Situations 1 and 2, they still remain far too low for even the worst

regular position players.

When the probability of scoring at least one run is paramount (late in

a close game, in a low run-scoring environment, or facing a dominating

pitcher, etc):

- Similar to the run maximization situation, only pitchers should

sacrifice a man from first. Given that a pitcher would likely rarely be

batting in this situation where runs are at a premium, this situation is

likely to never occur. - Most of the league should sacrifice a man from second with no one out.

While a line of .277/.350/.451 is slightly above average, recall that the

skill set of the second batter due up should also be taken into account.
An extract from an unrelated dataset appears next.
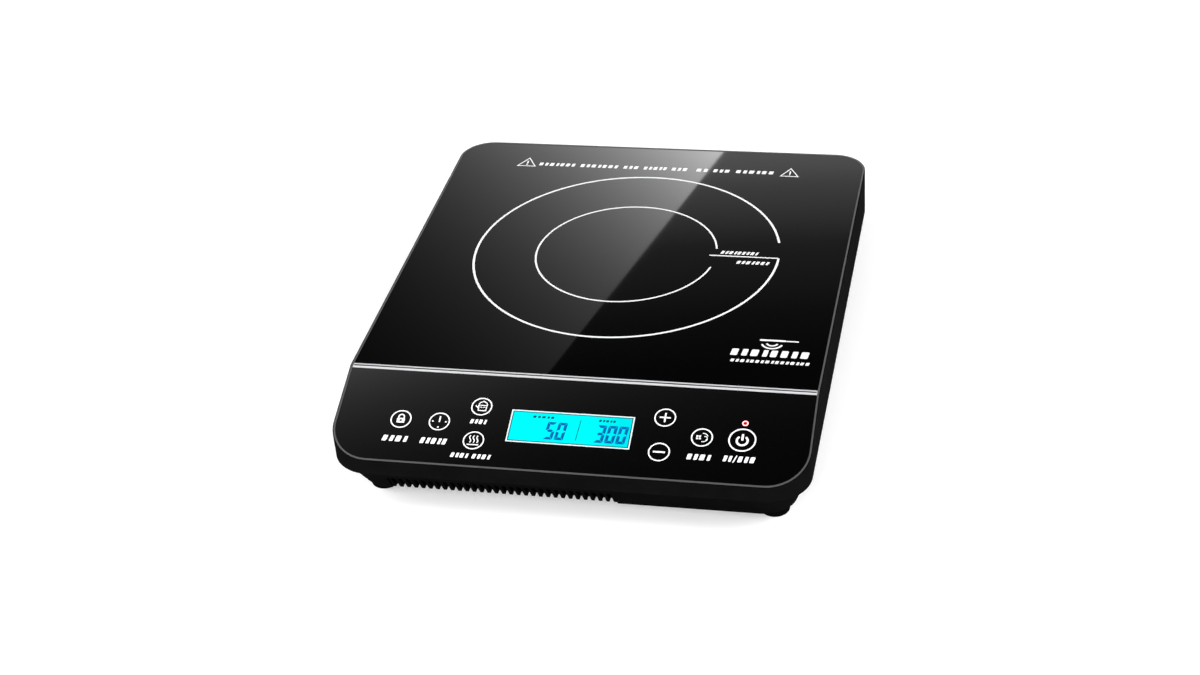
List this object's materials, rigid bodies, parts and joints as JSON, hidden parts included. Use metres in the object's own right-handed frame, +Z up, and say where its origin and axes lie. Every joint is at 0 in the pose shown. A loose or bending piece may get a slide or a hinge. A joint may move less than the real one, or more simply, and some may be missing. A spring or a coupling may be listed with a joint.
{
  "type": "portable induction cooktop",
  "caption": "Low free-standing induction cooktop: level black cooking plate, sloping touch panel with display, silver edge trim, and a vented lower casing on rubber feet.",
  "frame": {"origin": "on the table, under the middle of the plan outline", "axes": "+X to the user's right, +Y from the control panel to the back, +Z up"},
  "size_m": [0.29, 0.356, 0.0642],
  "materials": {
    "upper_case": "satin black moulded plastic",
    "lower_case": "fine-textured black moulded plastic",
    "glass_top": "polished black glass-ceramic",
    "silver_trim": "polished silver",
    "strip_metal": "brushed aluminium",
    "seal_rubber": "black silicone",
    "foot_rubber": "black rubber",
    "screw_steel": "zinc-plated",
    "mica": "pressed mica",
    "litz_wire": "enamelled copper",
    "inner_plastic": "natural moulded plastic",
    "ferrite": "sintered ferrite",
    "board_laminate": "green printed circuit board",
    "sink_metal": "extruded",
    "package_black": "moulded epoxy",
    "film_case": "yellow moulded case",
    "coil_copper": "enamelled copper",
    "capacitor_sleeve": "dark blue sleeve",
    "fuse_holder": "white",
    "varistor_blue": "blue coated disc",
    "terminal_metal": "plated",
    "socket_plastic": "ivory nylon",
    "wire_sleeve": "white silicone sleeve",
    "fan_plastic": "black",
    "bronze": "sintered bronze",
    "magnet": "bonded ferrite",
    "shaft_steel": "ground",
    "spring_steel": "plated spring",
    "display_frame": "white",
    "display_light": "cyan diffuser",
    "display_glass": "liquid crystal cell",
    "lamp_red": "red lens"
  },
  "bodies": {
    "cooktop": {"upper_casing": "upper_case", "lower_casing": "lower_case", "cooking_plate": "glass_top", "control_panel": "glass_top", "edge_trim": "silver_trim", "trim_strip": "strip_metal", "plate_seal": "seal_rubber", "panel_seal": "seal_rubber", "feet": "foot_rubber", "foot_screws": "screw_steel", "case_screws": "screw_steel", "cord_gland": "foot_rubber", "mica_sheet": "mica", "coil_winding": "litz_wire", "coil_former": "inner_plastic", "ferrite_bars": "ferrite", "sensor_cap": "seal_rubber", "temperature_sensor": "package_black", "coil_screws": "screw_steel", "main_board": "board_laminate", "board_screws": "screw_steel", "heat_sink": "sink_metal", "power_transistor": "package_black", "bridge_rectifier": "package_black", "film_capacitors": "film_case", "choke": "coil_copper", "transformer": "film_case", "electrolytic_capacitors": "capacitor_sleeve", "fuse": "fuse_holder", "surge_protector": "varistor_blue", "coil_terminals": "terminal_metal", "board_sockets": "socket_plastic", "buzzer": "package_black", "coil_leads": "wire_sleeve", "sensor_lead": "wire_sleeve", "fan_lead": "wire_sleeve", "fan_frame": "fan_plastic", "fan_bearing": "bronze", "fan_stator": "coil_copper", "fan_screws": "screw_steel", "control_carrier": "inner_plastic", "carrier_screws": "screw_steel", "control_board": "board_laminate", "control_socket": "socket_plastic", "touch_springs": "spring_steel", "display_housing": "display_frame", "display_backlight": "display_light", "display_cell": "display_glass", "power_lamp": "lamp_red", "light_guide": "display_glass", "ribbon_cable": "socket_plastic"},
    "rotor": {"fan_rotor": "fan_plastic", "fan_magnet": "magnet", "fan_shaft": "shaft_steel"}
  },
  "joints": [
    {"name": "fan_spin", "type": "hinge", "parent": "cooktop", "child": "rotor", "pos_m": [-0.075, 0.105, 0.012], "axis": [0, 0, 1], "continuous": true}
  ]
}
On the whole, this finding is in the greatest agreement with conventional

strategy. - When runners are on first and second, sacrificing is, again, not a

good idea, a finding that is due almost entirely to the opposing manager’s

propensity to intentionally walk the next batter to keep the double play

in order. This 10% decrease (approximately) in the scoring probability of

the situation is enough to reduce the threshold across a great deal of

current hitters. - If a manager is certain that the opposition will not intentionally

walk Batter Two, the validity of the sacrifice is increased in these

situations.

Therefore, in the broadest conclusion possible, we can say that

sacrificing is a good idea when pitchers are batting and, for most of the

hitters in the league, when there is a man on second, no one out, and a

single run is the goal. Even then, there is a set of the league’s best

hitters who should never lay down a bunt; which is too bad, because it

would be fun to see Bonds square around, just once.